[Items listed in a dataset]
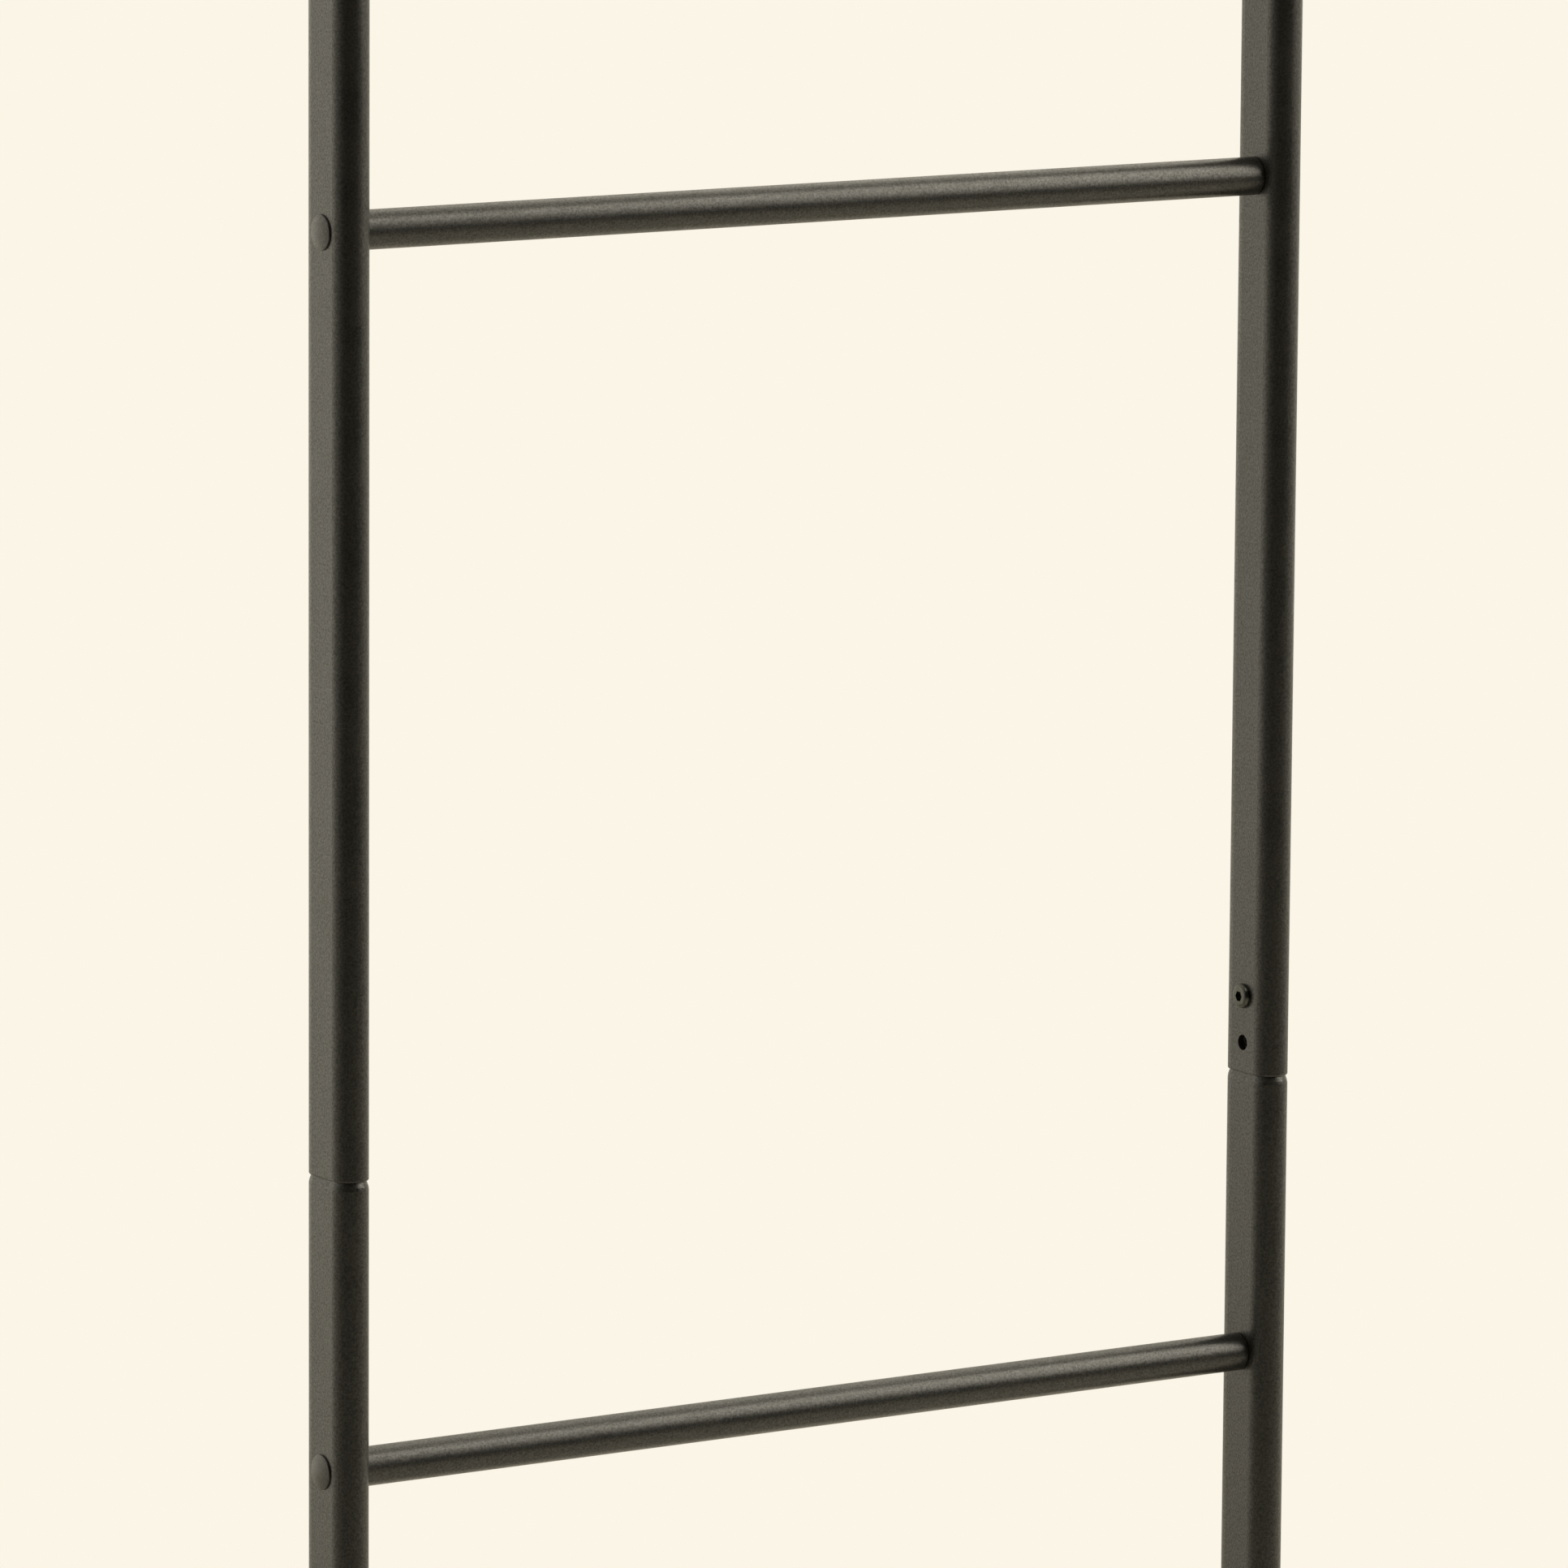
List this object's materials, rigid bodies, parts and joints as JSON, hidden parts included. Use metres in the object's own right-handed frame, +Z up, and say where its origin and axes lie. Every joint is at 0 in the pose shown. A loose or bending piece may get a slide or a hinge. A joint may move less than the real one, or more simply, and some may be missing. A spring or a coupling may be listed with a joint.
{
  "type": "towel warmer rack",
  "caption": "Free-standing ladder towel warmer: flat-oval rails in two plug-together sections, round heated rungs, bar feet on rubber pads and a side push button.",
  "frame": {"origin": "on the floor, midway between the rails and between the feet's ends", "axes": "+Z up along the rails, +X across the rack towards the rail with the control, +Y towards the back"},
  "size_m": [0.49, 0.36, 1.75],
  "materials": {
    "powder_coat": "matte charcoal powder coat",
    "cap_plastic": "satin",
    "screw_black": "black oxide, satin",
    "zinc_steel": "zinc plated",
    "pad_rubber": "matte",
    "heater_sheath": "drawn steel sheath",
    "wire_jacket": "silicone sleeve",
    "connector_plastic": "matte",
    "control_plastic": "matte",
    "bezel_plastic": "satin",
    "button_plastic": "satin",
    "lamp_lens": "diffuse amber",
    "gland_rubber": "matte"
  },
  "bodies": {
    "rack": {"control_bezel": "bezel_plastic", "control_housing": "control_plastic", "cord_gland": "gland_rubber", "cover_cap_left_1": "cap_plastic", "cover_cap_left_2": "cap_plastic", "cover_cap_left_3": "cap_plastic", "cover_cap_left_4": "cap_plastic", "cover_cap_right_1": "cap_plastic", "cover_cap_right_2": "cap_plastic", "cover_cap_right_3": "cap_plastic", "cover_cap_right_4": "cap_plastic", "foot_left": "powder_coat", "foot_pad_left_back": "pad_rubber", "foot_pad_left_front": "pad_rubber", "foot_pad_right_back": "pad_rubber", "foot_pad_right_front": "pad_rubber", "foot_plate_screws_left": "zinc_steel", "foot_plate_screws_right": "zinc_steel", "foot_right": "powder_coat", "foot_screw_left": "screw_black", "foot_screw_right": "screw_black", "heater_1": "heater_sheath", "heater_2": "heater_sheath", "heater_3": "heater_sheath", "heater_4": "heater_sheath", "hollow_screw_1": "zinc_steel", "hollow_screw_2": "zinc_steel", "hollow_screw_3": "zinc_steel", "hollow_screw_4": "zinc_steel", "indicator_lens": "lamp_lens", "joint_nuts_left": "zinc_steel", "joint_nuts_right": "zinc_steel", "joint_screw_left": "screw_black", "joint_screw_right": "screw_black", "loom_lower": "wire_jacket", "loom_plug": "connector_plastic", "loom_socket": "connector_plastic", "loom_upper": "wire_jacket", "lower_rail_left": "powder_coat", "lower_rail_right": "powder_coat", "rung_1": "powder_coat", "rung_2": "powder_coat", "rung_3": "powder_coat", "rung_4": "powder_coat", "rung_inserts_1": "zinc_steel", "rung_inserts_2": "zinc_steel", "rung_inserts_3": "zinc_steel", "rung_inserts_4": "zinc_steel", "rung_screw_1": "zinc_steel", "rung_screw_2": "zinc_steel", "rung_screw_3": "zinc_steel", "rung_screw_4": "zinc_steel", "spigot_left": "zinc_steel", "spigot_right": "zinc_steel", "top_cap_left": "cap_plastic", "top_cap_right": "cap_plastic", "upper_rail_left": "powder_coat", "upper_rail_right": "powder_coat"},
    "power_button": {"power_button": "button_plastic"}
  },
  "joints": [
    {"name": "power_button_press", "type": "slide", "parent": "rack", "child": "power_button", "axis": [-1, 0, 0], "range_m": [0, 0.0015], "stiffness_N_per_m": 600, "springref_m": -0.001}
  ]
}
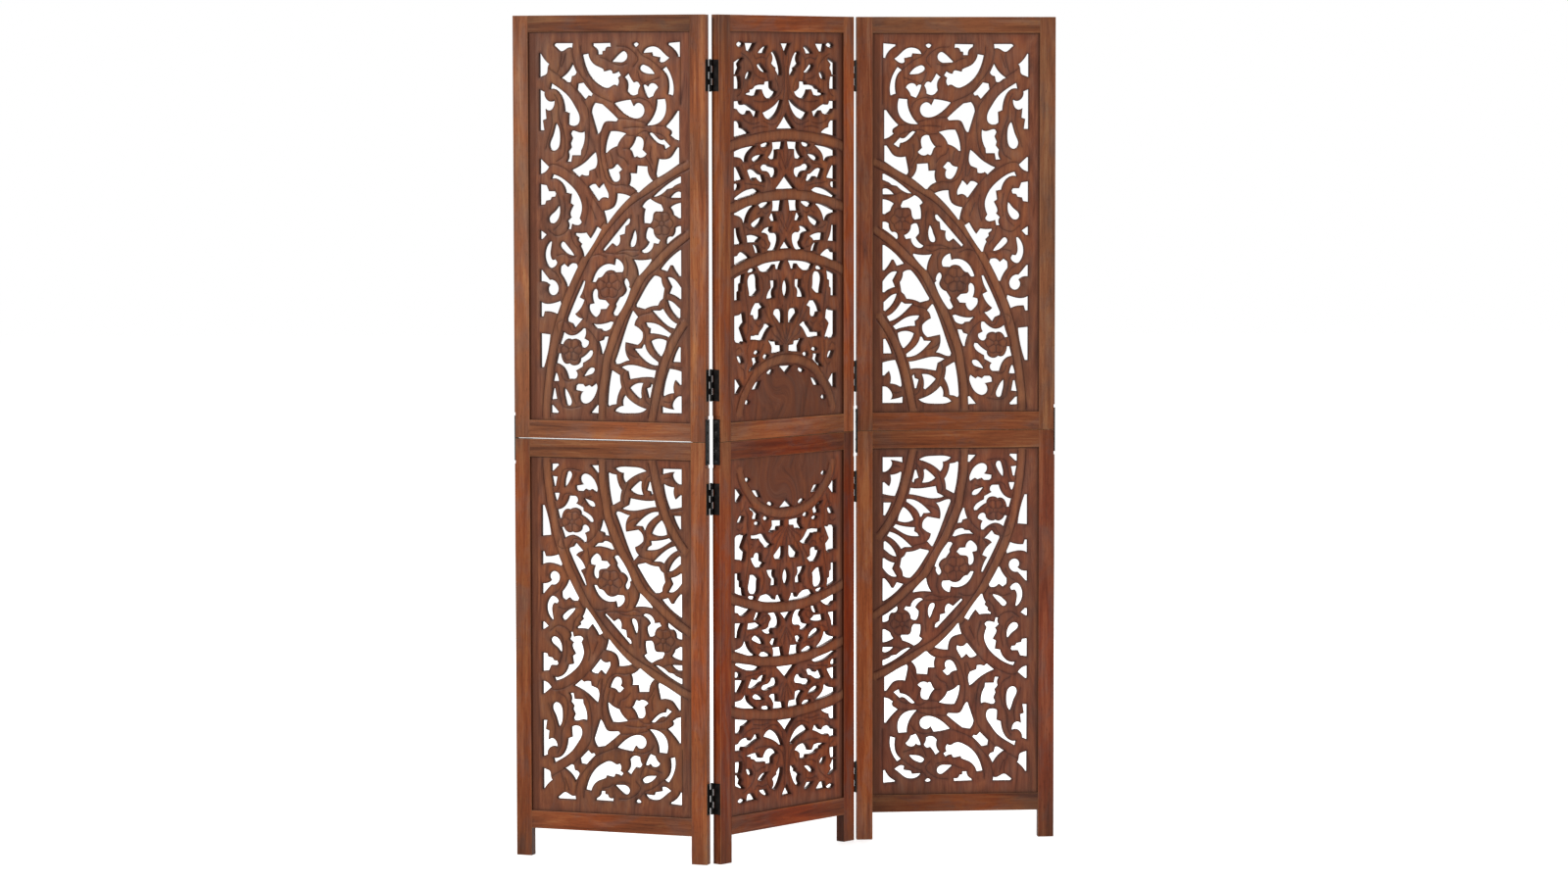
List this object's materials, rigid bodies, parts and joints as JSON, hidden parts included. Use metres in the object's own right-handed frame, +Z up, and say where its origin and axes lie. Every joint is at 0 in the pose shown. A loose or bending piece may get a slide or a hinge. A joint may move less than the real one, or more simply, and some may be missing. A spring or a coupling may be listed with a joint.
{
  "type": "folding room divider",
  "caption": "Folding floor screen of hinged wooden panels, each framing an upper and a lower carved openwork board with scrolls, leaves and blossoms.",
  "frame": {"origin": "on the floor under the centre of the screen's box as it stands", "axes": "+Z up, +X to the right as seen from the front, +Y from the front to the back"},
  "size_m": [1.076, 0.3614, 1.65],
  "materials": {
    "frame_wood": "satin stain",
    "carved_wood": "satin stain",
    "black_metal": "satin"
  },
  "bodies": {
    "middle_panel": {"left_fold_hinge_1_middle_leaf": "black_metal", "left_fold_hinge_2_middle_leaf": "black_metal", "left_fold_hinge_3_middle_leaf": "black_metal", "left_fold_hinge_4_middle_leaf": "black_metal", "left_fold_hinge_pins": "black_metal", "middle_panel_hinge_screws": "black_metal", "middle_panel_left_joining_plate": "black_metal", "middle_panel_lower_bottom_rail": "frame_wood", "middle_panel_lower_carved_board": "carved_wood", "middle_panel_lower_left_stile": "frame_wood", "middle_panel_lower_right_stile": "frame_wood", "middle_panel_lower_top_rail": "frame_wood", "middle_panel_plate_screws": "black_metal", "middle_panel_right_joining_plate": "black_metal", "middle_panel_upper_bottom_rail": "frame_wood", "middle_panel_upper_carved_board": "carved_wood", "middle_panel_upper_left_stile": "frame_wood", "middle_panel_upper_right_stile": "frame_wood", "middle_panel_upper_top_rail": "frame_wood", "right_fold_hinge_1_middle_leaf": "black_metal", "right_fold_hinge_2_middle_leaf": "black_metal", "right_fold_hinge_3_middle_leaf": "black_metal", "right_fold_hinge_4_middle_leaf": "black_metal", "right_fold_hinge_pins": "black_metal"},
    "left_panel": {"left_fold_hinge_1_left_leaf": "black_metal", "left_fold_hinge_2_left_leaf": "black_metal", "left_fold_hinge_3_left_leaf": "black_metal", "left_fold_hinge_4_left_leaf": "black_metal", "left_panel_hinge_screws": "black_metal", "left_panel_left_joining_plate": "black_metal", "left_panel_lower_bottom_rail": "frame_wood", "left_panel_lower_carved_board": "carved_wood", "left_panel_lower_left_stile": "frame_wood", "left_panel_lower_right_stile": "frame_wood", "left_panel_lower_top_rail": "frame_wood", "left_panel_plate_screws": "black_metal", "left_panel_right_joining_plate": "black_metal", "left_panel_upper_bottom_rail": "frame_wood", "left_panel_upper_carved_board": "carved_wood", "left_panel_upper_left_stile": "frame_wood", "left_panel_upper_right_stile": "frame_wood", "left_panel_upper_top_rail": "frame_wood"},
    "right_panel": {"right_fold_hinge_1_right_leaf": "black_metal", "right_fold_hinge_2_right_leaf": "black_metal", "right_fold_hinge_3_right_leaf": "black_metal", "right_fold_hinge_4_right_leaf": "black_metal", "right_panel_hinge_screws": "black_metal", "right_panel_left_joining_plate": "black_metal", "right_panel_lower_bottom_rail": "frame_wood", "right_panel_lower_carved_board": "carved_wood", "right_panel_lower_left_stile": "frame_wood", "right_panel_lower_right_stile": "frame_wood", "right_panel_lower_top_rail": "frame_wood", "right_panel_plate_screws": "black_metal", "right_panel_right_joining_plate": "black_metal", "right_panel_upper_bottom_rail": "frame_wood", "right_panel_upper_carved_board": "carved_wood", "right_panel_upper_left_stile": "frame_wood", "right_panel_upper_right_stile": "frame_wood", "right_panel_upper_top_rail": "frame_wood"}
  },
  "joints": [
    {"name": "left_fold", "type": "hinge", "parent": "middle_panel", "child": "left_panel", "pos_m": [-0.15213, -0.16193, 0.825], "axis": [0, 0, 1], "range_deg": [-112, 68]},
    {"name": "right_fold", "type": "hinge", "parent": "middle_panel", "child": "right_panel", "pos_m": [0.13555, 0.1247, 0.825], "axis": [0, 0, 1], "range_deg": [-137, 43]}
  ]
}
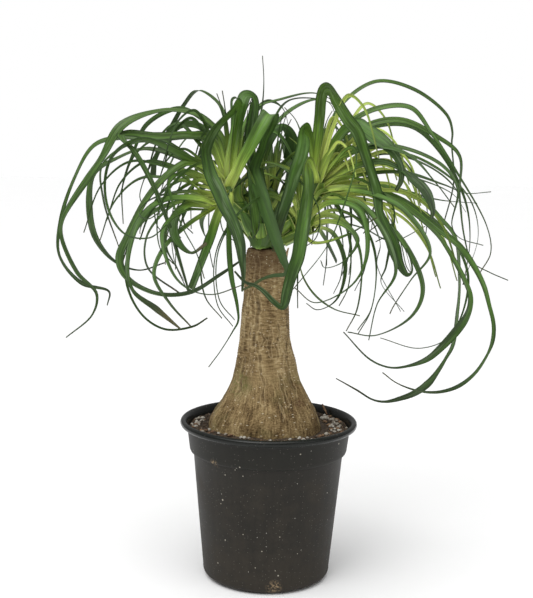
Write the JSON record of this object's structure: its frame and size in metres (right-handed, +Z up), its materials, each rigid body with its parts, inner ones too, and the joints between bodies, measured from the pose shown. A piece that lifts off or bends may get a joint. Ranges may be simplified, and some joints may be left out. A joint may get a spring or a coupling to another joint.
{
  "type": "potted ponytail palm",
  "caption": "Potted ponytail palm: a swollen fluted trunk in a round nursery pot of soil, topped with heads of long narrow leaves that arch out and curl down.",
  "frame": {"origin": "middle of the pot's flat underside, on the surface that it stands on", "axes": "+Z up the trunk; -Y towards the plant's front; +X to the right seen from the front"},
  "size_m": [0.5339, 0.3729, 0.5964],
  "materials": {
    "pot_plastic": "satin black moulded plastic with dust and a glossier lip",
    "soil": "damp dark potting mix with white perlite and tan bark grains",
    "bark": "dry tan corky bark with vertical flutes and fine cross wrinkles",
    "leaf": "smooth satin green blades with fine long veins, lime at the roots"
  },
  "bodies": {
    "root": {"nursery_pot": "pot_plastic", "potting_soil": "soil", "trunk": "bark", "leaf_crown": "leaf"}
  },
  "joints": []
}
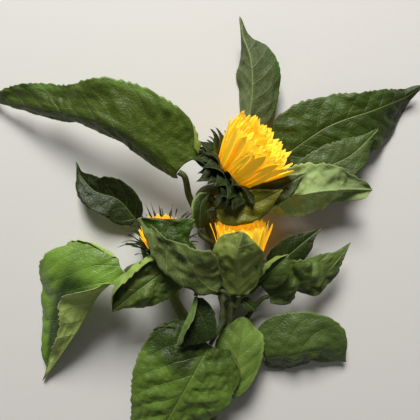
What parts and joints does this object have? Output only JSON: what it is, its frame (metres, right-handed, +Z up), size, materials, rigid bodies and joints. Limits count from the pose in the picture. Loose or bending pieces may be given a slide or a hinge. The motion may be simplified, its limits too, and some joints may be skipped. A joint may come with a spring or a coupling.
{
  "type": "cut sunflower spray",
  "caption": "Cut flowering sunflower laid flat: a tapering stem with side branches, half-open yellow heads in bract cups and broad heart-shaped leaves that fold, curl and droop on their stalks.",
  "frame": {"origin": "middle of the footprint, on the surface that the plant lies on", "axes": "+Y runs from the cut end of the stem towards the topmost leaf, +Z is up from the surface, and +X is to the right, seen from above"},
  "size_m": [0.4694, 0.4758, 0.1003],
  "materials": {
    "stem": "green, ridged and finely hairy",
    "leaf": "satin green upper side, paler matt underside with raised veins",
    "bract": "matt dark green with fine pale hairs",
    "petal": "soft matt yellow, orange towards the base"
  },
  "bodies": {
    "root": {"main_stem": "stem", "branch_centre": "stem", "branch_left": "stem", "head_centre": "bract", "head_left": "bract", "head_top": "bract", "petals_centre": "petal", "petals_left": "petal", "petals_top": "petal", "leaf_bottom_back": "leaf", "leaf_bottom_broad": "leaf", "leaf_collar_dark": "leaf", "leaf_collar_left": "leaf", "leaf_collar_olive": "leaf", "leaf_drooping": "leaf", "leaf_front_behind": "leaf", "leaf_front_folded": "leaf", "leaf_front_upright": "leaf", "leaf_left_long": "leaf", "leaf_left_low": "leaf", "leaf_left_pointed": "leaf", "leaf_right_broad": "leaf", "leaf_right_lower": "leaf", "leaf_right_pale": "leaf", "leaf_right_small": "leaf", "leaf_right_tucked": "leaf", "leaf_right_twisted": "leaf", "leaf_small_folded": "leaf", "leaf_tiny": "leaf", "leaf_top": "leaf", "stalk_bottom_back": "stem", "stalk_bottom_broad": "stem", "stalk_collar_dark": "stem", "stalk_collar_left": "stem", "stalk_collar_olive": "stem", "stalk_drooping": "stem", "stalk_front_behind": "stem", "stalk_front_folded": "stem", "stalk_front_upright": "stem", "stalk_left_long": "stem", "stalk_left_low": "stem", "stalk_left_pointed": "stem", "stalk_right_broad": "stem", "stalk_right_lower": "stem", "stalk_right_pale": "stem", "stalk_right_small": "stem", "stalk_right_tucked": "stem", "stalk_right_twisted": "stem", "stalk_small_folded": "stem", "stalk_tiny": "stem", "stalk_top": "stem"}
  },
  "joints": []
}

WRITTEN REQUEST:
Reply with nothing but a number: how many lines of the entries above contain the string "JSON"?

TASK OUTPUT:
4